Every line of the material below must be repeated exactly.

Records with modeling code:
:::
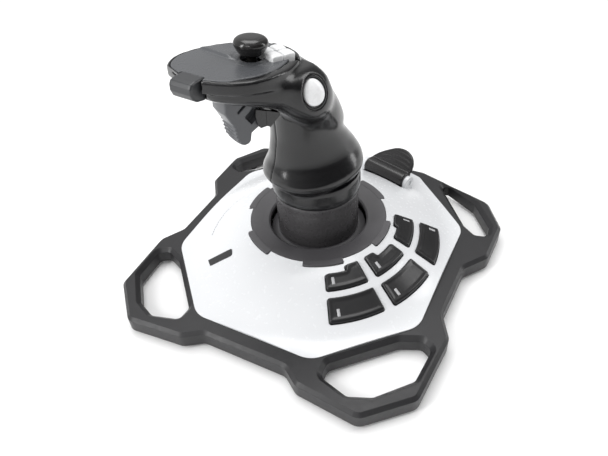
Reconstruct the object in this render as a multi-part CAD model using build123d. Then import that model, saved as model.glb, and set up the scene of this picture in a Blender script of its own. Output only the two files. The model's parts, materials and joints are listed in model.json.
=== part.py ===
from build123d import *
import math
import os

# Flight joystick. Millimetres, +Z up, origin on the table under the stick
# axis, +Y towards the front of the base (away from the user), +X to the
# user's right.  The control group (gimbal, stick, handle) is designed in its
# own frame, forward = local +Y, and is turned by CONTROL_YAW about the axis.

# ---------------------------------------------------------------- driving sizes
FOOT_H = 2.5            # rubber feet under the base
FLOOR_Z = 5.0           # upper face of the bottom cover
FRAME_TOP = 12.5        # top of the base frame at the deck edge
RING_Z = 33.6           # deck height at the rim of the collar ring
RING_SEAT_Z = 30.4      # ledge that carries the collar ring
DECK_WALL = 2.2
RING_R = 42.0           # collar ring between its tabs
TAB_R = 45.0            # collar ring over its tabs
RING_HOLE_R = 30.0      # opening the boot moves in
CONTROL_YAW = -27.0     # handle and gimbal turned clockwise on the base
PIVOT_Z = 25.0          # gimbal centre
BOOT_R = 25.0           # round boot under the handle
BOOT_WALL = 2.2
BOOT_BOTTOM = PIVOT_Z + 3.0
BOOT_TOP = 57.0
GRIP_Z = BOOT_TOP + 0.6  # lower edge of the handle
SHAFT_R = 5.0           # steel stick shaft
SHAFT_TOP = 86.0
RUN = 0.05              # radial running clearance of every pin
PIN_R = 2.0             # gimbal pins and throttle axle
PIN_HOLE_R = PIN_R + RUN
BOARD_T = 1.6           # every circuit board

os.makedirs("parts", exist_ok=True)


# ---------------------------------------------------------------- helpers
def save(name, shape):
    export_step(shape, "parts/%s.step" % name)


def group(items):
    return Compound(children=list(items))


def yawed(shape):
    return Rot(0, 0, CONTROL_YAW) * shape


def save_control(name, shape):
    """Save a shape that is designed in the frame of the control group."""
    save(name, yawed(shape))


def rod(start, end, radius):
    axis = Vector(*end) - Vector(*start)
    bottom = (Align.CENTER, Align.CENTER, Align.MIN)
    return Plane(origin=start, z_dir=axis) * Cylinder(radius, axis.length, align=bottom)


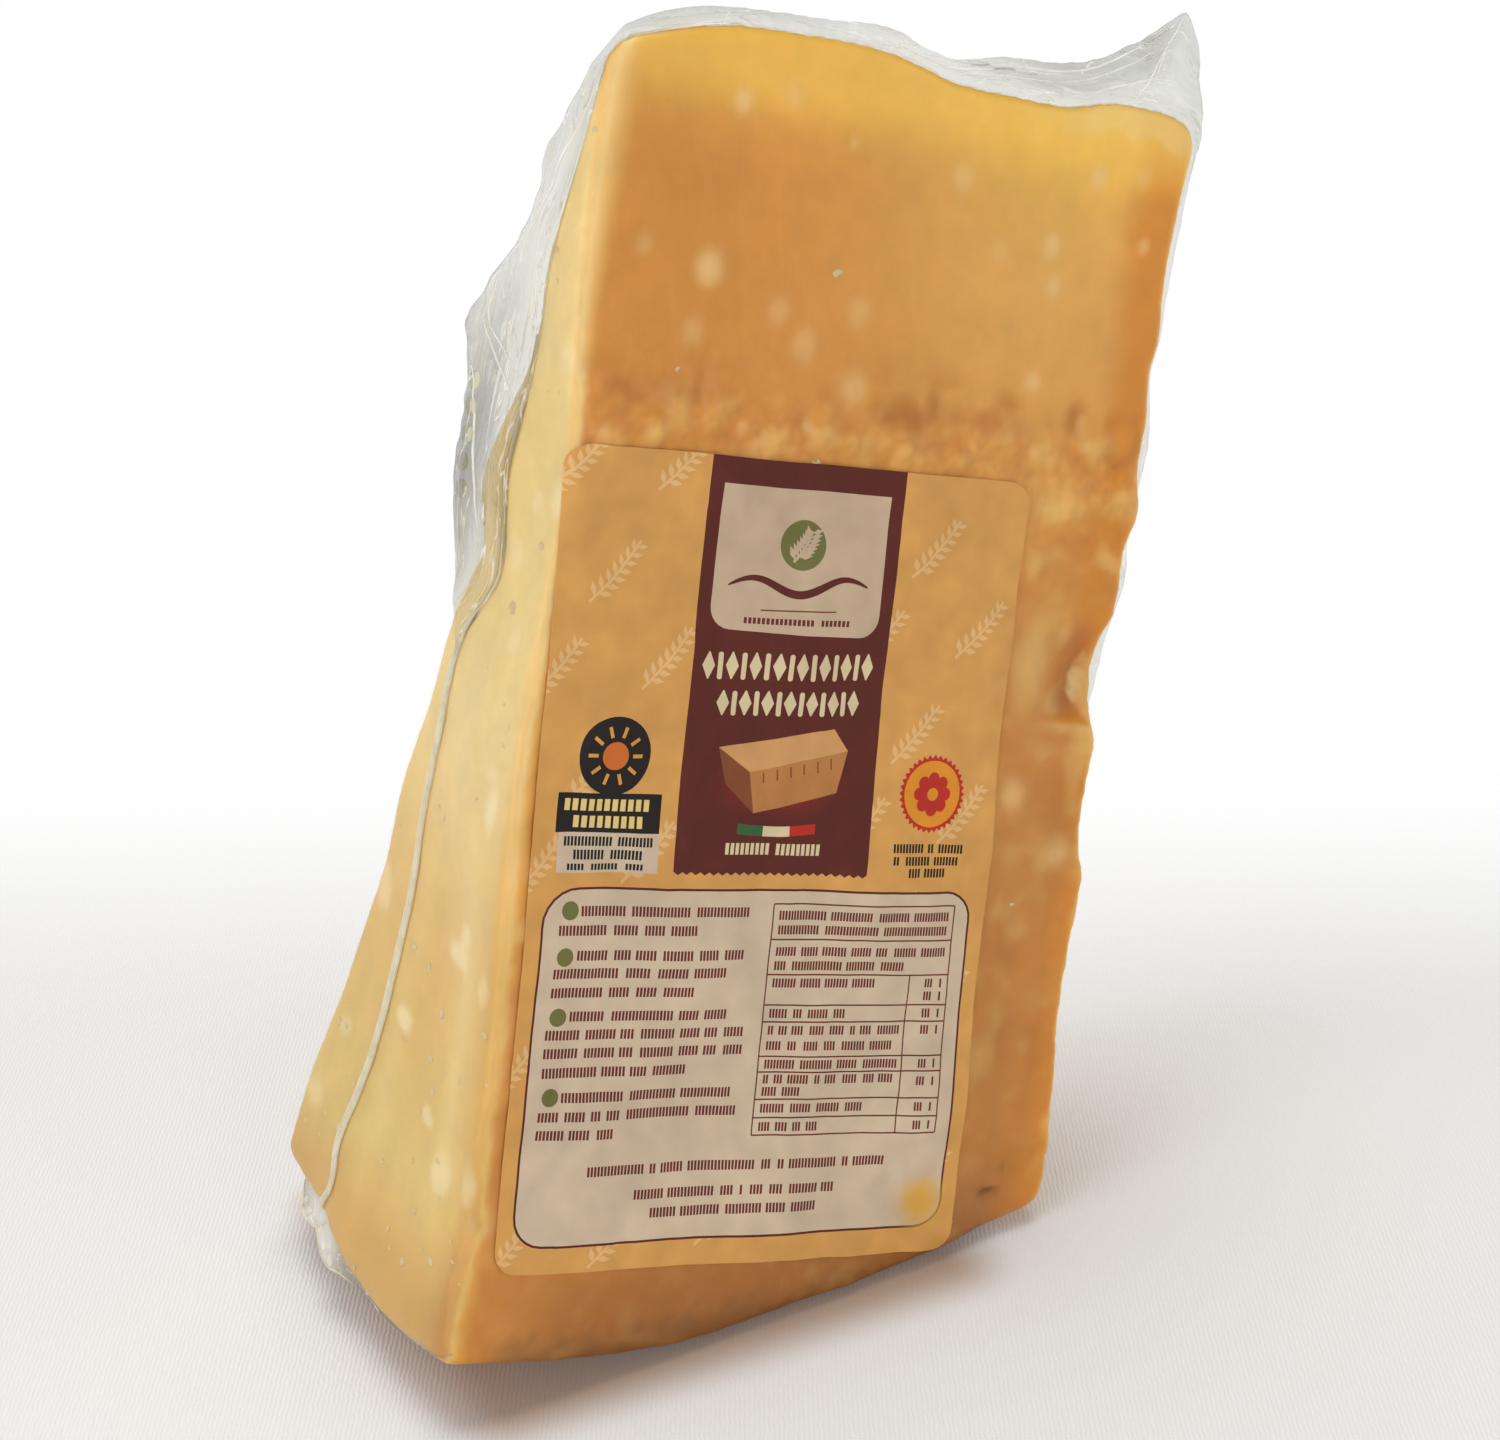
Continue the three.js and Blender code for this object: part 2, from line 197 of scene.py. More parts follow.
:::
THE RESPONSE ->
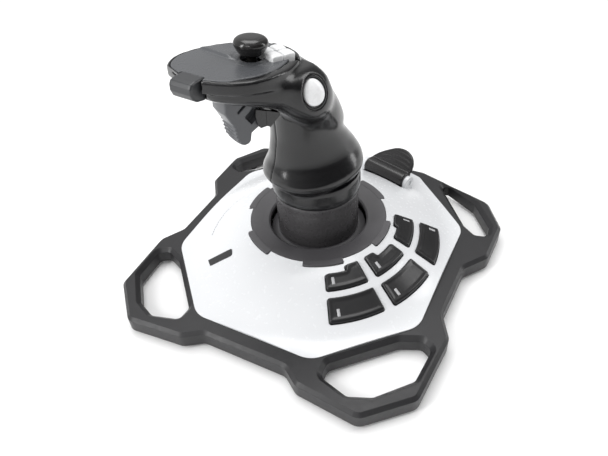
Reconstruct the object in this render as a multi-part CAD model using build123d. Then import that model, saved as model.glb, and set up the scene of this picture in a Blender script of its own. Output only the two files. The model's parts, materials and joints are listed in model.json.
=== part.py ===
from build123d import *
import math
import os

# Flight joystick. Millimetres, +Z up, origin on the table under the stick
# axis, +Y towards the front of the base (away from the user), +X to the
# user's right.  The control group (gimbal, stick, handle) is designed in its
# own frame, forward = local +Y, and is turned by CONTROL_YAW about the axis.

# ---------------------------------------------------------------- driving sizes
FOOT_H = 2.5            # rubber feet under the base
FLOOR_Z = 5.0           # upper face of the bottom cover
FRAME_TOP = 12.5        # top of the base frame at the deck edge
RING_Z = 33.6           # deck height at the rim of the collar ring
RING_SEAT_Z = 30.4      # ledge that carries the collar ring
DECK_WALL = 2.2
RING_R = 42.0           # collar ring between its tabs
TAB_R = 45.0            # collar ring over its tabs
RING_HOLE_R = 30.0      # opening the boot moves in
CONTROL_YAW = -27.0     # handle and gimbal turned clockwise on the base
PIVOT_Z = 25.0          # gimbal centre
BOOT_R = 25.0           # round boot under the handle
BOOT_WALL = 2.2
BOOT_BOTTOM = PIVOT_Z + 3.0
BOOT_TOP = 57.0
GRIP_Z = BOOT_TOP + 0.6  # lower edge of the handle
SHAFT_R = 5.0           # steel stick shaft
SHAFT_TOP = 86.0
RUN = 0.05              # radial running clearance of every pin
PIN_R = 2.0             # gimbal pins and throttle axle
PIN_HOLE_R = PIN_R + RUN
BOARD_T = 1.6           # every circuit board

os.makedirs("parts", exist_ok=True)


# ---------------------------------------------------------------- helpers
def save(name, shape):
    export_step(shape, "parts/%s.step" % name)


def group(items):
    return Compound(children=list(items))


def yawed(shape):
    return Rot(0, 0, CONTROL_YAW) * shape


def save_control(name, shape):
    """Save a shape that is designed in the frame of the control group."""
    save(name, yawed(shape))


def rod(start, end, radius):
    axis = Vector(*end) - Vector(*start)
    bottom = (Align.CENTER, Align.CENTER, Align.MIN)
    return Plane(origin=start, z_dir=axis) * Cylinder(radius, axis.length, align=bottom)


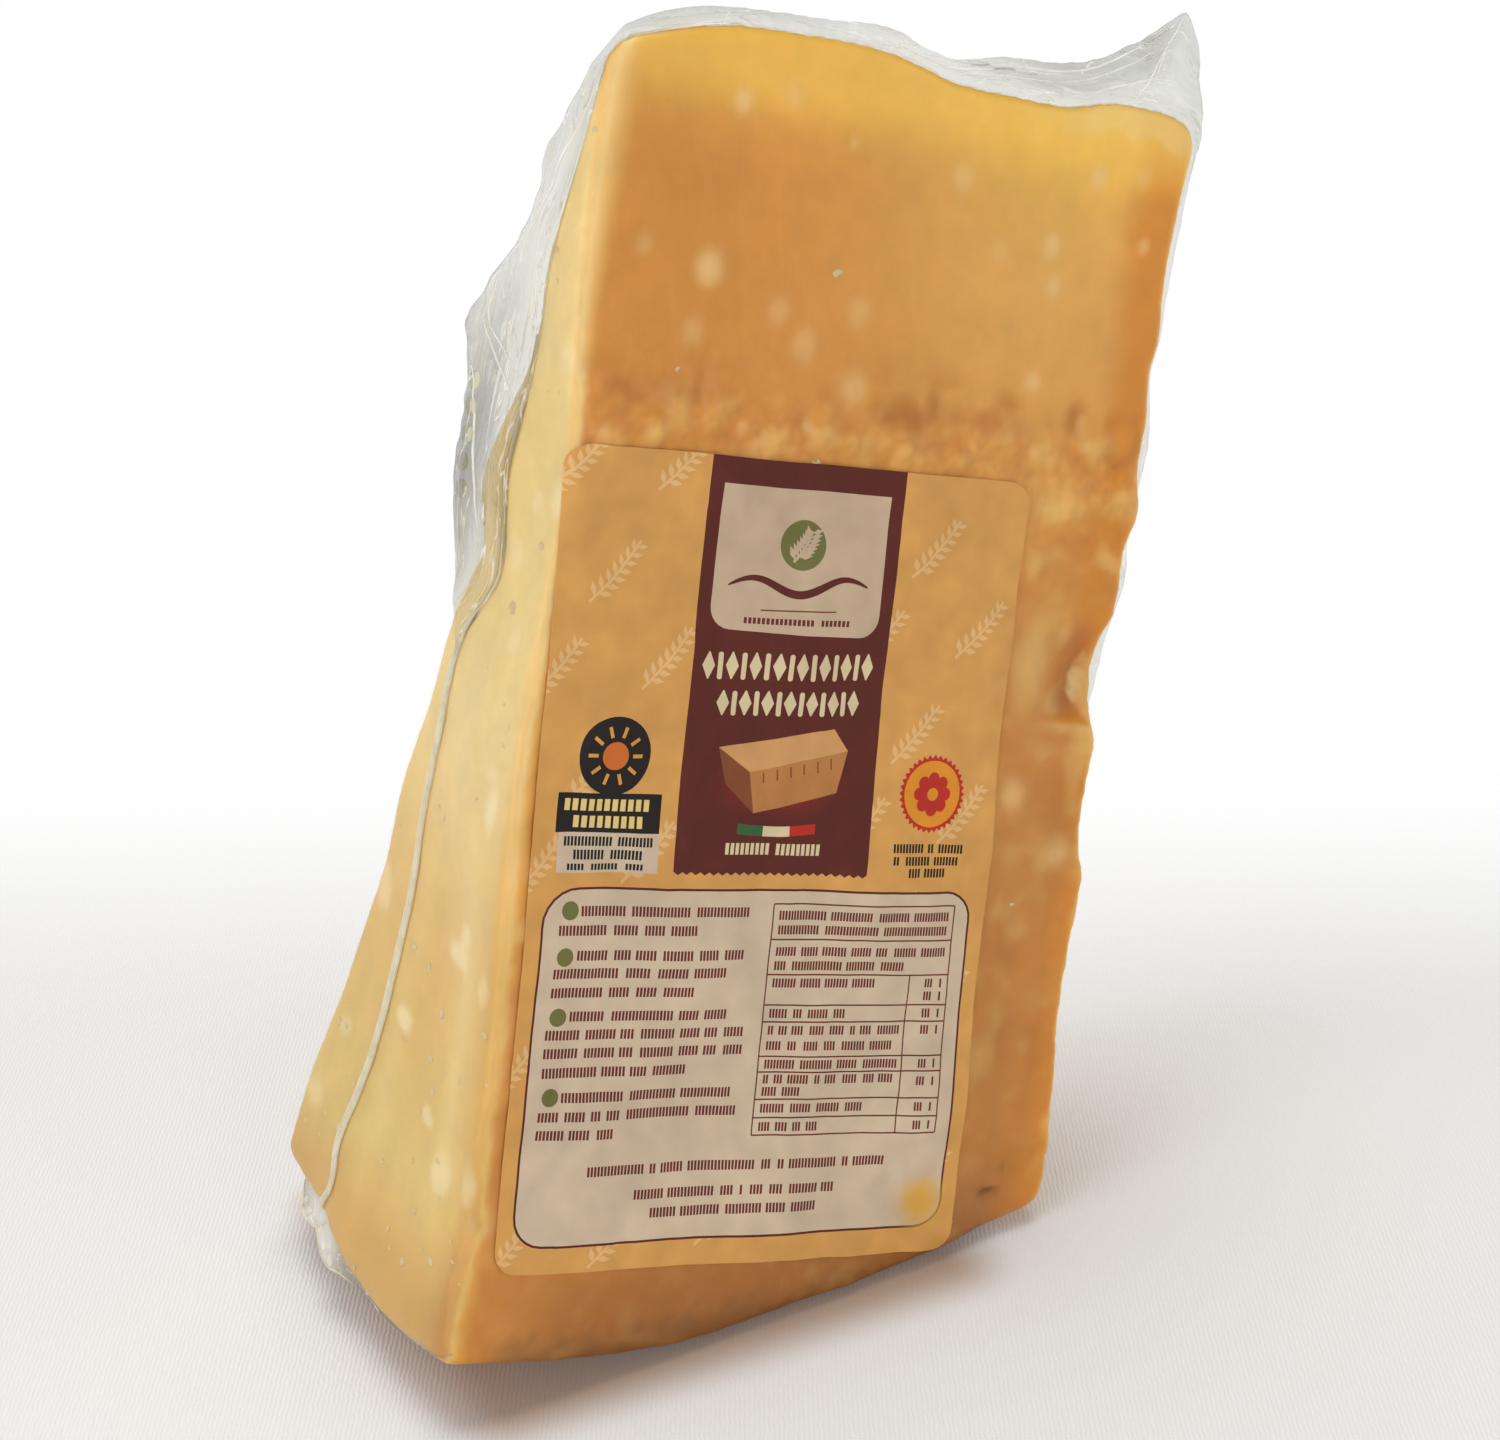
Continue the three.js and Blender code for this object: part 2, from line 197 of scene.py. More parts follow.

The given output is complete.